I'm happy I have found this forum after gooleing "emetophobia".
I am 29 years old and seemed to have this phobia since I was very little.
It has just gotten worse over the past 6 years, to the point that I have to now make excuses to leave my job, because somebody has or just had the stomach flu.
(like today) and in driving home, I just had a meltdown...i left work because of the possibility of one of my coworkers giving me the same bug she just had two days ago...not only that, but I am her manager and I basically told her she had to stay home when she told me she was ready to come back. I just feel awful.
Not only that, but I have an 8 year old, and I make it very clear to her that she has to be extremely germ conscious while she is in school...and now I see her getting upset if she touches her face with dirty hands. and I am the one that is causing it.

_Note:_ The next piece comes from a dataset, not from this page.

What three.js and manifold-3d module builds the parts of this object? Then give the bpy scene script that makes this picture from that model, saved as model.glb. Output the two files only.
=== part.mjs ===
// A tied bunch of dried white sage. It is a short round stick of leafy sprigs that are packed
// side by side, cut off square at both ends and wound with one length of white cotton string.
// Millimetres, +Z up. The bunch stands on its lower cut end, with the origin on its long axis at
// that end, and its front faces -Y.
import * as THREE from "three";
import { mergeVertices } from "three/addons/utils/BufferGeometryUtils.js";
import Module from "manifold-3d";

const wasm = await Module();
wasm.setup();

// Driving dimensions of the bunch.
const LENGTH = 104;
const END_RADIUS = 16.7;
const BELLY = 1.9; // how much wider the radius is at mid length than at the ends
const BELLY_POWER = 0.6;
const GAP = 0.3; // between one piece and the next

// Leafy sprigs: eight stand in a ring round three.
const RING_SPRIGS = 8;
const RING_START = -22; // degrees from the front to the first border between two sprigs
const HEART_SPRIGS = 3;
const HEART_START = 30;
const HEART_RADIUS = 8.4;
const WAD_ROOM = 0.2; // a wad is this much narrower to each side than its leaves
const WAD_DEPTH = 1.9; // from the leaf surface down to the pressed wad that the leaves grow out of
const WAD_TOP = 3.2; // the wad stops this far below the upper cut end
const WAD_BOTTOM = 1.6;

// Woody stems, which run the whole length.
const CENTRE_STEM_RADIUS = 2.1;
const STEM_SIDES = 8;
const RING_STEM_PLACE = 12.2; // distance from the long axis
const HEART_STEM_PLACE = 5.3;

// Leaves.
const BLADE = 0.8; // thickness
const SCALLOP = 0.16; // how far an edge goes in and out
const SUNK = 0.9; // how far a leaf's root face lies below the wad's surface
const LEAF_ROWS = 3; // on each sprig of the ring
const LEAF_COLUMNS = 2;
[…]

...I can't touch any food to my hands, even after washing them because there might be a bad germ on my hands and cause me the stomach flu...so at times, I have to throw my meals away...I clean everynight, I clorox and Lysol constantly, I wash my hands so often they ache, and are dry and cracked...If anybody near me coughs or sneezes I jump away..
It's just so awful. It's ruined my life...my personality....everything.
I don't know whether psychotherapy would help, or possibly being hypnotized...forget the exposure therapy altogether...I just really don't know where to go from here. I want my life back, and I want my daughter to live a happy carefree life withought my worries put on her.
If anybody has any advice, please let me know.